CAD and scene scripts:
=-=-=
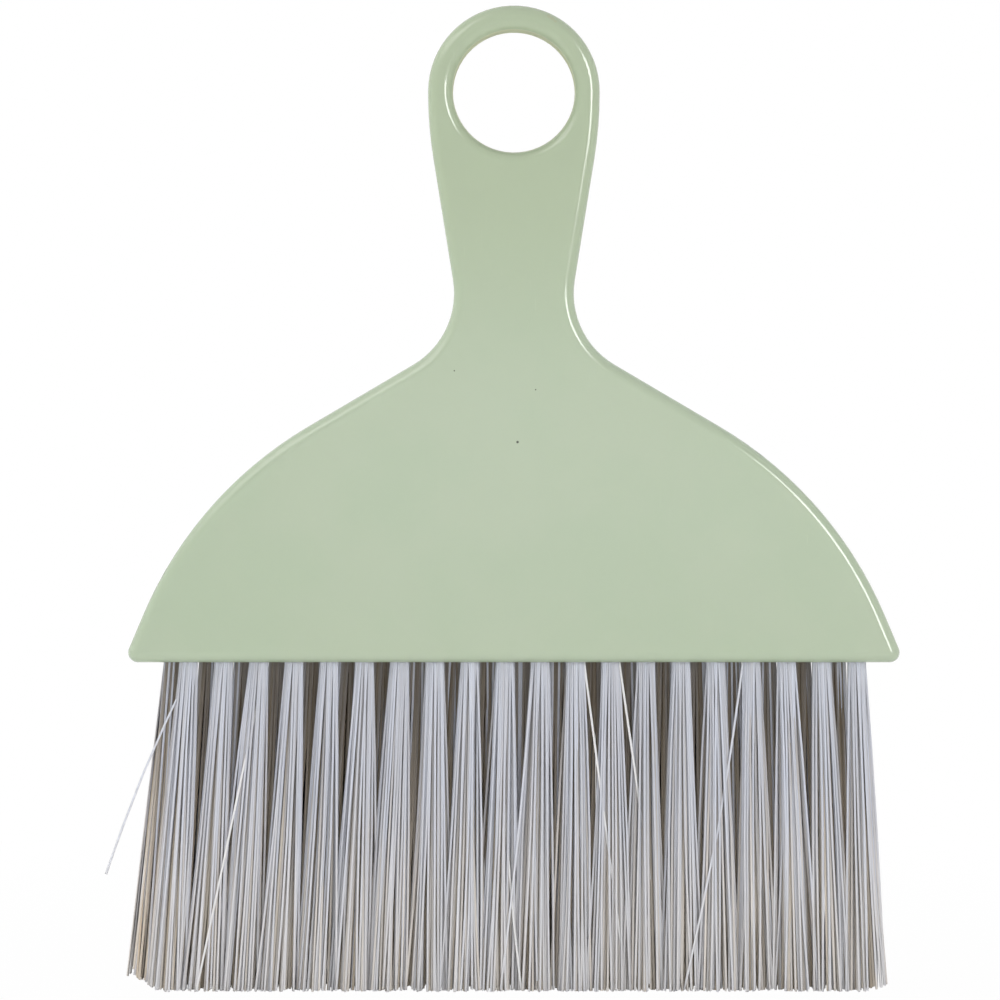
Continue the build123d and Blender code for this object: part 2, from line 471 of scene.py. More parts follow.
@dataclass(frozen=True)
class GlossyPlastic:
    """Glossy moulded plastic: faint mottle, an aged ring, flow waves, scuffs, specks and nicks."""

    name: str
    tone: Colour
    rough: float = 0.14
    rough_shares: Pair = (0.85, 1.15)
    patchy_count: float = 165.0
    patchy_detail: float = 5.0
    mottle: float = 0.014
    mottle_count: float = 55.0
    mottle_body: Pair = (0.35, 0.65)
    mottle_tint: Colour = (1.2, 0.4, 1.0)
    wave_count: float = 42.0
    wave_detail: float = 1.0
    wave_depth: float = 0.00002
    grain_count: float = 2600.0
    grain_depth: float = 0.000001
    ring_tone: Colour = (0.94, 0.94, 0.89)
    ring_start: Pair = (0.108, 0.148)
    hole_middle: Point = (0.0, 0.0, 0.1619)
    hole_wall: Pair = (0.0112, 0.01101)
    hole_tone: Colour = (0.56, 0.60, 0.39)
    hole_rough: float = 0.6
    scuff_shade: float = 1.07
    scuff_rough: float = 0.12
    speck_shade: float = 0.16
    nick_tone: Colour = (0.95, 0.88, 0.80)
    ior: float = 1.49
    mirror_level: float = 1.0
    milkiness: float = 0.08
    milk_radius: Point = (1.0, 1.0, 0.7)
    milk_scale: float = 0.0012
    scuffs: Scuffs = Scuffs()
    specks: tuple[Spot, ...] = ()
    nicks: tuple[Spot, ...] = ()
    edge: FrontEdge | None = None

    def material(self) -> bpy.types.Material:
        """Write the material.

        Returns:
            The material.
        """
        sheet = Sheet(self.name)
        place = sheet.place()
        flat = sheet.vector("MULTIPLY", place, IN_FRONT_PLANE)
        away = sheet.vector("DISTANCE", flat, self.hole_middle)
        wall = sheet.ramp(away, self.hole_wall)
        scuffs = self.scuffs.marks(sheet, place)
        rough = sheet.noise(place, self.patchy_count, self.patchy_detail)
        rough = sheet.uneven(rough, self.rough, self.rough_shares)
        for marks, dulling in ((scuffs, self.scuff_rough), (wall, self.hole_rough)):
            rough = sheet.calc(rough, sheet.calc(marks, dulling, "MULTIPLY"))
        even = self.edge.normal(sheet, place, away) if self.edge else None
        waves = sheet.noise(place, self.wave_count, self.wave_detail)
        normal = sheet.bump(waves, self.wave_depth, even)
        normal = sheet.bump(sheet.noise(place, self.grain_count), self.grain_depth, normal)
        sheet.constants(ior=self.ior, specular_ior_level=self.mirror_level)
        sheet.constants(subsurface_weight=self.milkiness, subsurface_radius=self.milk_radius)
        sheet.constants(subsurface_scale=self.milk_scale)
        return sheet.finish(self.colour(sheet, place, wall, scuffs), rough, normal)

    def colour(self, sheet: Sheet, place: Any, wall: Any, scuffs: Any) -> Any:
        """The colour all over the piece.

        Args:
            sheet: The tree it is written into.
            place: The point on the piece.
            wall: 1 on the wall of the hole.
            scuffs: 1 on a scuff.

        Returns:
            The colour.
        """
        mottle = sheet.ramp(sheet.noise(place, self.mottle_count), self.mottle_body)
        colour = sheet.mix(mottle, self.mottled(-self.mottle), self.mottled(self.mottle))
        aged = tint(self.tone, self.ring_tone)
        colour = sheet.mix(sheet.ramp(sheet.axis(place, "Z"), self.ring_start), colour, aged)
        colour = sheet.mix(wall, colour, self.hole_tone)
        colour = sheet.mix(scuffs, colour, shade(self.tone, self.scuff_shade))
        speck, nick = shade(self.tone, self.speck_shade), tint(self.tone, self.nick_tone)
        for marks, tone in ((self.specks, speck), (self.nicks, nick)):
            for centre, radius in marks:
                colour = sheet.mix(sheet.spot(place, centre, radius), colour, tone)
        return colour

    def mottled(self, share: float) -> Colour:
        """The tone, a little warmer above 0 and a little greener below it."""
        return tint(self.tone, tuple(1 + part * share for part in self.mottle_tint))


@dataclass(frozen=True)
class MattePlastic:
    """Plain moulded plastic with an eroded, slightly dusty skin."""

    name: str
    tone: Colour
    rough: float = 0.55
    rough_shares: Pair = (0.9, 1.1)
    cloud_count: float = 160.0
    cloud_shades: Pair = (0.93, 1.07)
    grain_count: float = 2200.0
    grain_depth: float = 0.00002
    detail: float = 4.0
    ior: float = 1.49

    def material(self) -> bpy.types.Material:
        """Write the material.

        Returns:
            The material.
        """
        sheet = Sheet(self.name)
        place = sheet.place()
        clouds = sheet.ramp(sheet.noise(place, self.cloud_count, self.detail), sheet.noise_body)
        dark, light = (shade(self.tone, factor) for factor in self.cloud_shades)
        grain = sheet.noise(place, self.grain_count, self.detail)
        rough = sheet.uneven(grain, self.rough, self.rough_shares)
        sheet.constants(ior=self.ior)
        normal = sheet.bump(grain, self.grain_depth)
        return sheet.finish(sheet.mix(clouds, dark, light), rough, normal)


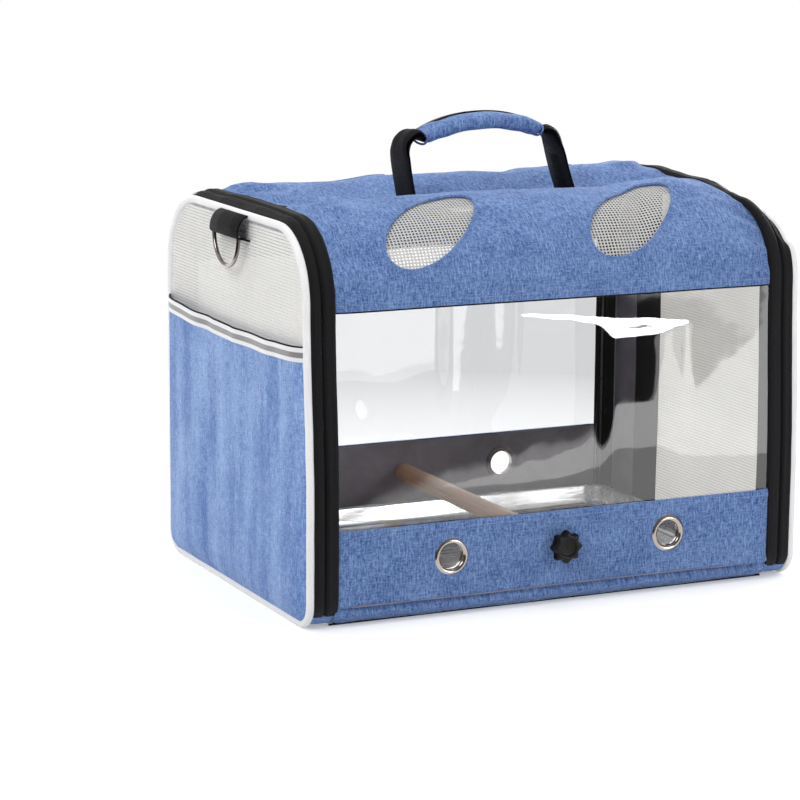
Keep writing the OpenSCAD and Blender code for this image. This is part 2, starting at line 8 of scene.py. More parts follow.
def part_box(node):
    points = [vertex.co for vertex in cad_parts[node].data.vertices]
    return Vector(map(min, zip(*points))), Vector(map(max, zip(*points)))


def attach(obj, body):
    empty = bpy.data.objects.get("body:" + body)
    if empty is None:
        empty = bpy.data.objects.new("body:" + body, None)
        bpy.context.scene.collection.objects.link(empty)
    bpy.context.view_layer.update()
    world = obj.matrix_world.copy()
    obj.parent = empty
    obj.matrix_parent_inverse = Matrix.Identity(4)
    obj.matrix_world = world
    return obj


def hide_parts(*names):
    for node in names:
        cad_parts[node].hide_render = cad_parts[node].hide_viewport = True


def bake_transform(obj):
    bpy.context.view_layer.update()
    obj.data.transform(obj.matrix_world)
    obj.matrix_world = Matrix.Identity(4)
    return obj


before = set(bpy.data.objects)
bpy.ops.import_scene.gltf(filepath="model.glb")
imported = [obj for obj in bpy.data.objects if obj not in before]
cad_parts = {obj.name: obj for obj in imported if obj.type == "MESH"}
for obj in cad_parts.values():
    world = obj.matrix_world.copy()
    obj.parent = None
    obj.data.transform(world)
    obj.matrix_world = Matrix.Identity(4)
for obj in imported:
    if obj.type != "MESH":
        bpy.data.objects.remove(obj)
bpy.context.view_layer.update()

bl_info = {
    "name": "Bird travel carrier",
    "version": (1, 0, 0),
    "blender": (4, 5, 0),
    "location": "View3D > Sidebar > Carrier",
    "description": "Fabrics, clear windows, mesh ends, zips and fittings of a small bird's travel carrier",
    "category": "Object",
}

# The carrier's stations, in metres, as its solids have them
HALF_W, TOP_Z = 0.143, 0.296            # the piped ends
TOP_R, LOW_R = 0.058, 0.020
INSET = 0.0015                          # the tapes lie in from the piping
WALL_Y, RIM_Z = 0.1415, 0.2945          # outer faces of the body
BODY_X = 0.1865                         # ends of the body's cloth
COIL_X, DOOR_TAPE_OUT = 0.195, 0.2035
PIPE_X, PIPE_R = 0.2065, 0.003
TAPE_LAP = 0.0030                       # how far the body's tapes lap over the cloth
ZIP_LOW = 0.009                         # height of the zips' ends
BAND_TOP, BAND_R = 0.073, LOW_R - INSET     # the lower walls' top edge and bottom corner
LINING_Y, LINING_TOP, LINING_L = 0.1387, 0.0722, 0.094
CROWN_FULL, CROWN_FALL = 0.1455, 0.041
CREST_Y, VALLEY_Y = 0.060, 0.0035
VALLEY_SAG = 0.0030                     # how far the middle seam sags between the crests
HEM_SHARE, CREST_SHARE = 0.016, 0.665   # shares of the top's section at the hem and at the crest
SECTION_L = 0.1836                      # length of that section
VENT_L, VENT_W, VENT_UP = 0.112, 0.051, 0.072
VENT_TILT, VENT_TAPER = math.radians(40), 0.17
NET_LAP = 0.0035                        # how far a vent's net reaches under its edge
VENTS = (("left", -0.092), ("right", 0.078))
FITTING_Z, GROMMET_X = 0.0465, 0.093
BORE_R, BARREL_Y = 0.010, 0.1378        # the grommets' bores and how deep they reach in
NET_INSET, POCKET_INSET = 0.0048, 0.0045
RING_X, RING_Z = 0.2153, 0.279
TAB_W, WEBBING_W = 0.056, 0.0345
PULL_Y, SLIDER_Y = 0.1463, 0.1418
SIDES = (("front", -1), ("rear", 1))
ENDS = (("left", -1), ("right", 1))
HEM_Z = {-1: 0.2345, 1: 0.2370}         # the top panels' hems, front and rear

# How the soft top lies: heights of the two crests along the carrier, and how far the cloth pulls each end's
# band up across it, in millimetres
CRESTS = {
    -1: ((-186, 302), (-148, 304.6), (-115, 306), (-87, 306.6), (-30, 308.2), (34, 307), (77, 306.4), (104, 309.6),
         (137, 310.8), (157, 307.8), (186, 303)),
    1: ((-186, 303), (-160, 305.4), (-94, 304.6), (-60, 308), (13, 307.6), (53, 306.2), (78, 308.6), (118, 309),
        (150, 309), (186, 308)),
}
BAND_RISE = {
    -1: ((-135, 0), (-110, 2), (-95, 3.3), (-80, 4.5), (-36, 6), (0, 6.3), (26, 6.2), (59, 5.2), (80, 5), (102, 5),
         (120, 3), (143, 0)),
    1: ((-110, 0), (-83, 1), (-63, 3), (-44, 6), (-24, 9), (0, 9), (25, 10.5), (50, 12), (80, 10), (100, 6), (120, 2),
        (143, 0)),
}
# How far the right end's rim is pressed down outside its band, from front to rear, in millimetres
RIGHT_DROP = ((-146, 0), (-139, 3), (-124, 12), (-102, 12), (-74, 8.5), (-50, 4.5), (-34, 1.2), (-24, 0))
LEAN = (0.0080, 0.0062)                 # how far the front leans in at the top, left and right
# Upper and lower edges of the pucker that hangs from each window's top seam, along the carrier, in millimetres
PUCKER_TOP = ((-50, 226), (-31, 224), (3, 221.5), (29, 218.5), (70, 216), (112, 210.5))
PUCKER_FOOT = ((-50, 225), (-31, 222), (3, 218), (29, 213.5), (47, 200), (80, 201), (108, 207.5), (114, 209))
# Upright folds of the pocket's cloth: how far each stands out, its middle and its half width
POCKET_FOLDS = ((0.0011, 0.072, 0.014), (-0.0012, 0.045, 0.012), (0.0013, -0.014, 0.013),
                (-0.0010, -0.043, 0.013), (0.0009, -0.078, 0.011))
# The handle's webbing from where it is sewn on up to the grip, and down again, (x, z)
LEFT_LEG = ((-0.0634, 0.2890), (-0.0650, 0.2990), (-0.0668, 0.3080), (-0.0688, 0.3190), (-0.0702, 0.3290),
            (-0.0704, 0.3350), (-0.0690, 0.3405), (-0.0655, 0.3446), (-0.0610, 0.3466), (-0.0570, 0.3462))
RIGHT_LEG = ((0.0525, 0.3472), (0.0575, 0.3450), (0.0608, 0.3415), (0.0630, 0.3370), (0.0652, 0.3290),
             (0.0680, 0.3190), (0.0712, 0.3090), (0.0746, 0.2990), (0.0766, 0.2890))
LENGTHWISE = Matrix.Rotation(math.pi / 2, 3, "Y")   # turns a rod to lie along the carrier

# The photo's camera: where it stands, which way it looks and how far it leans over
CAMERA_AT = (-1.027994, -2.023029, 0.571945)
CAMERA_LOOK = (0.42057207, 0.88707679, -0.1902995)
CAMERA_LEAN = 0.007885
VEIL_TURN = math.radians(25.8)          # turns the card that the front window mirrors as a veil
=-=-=
Instruction: Everything from the first line of the data through the line containing "moulded plastic: faint" should be echoed exactly. Add nothing.

Expected output:
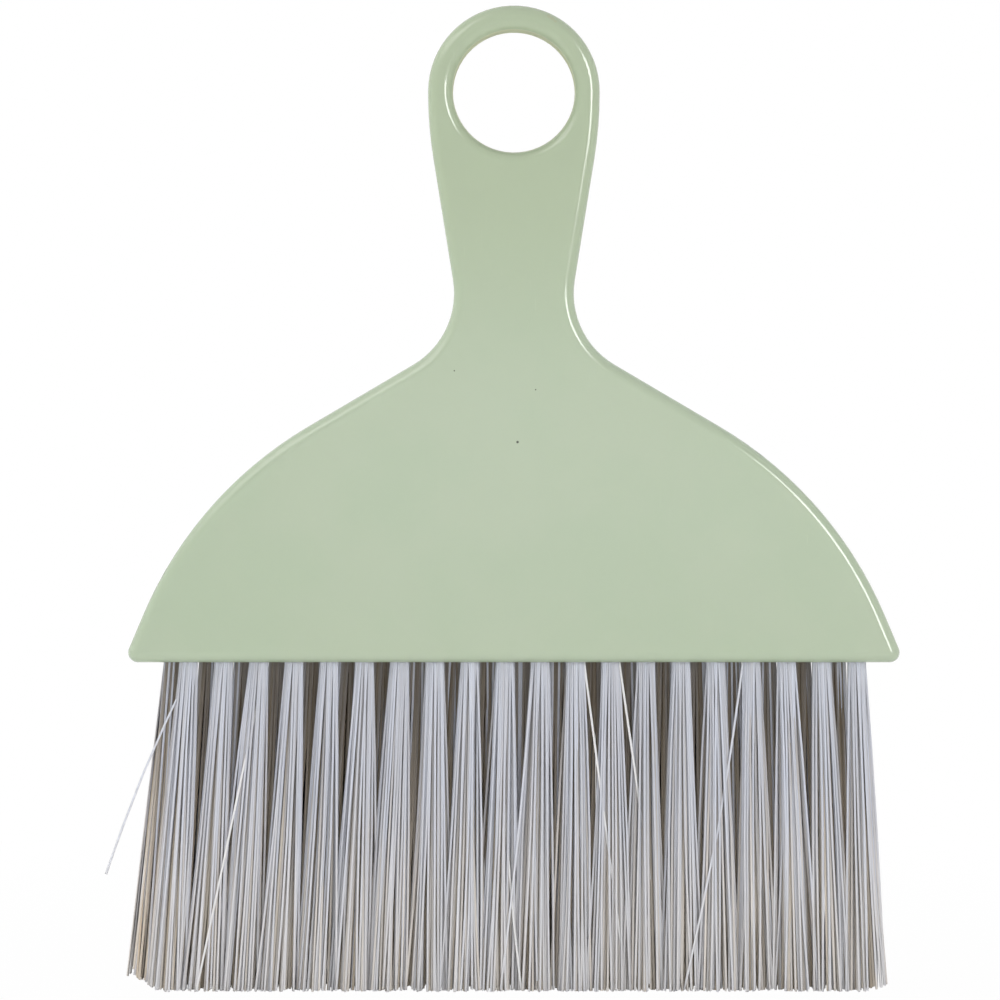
Continue the build123d and Blender code for this object: part 2, from line 471 of scene.py. More parts follow.
@dataclass(frozen=True)
class GlossyPlastic:
    """Glossy moulded plastic: faint mottle, an aged ring, flow waves, scuffs, specks and nicks."""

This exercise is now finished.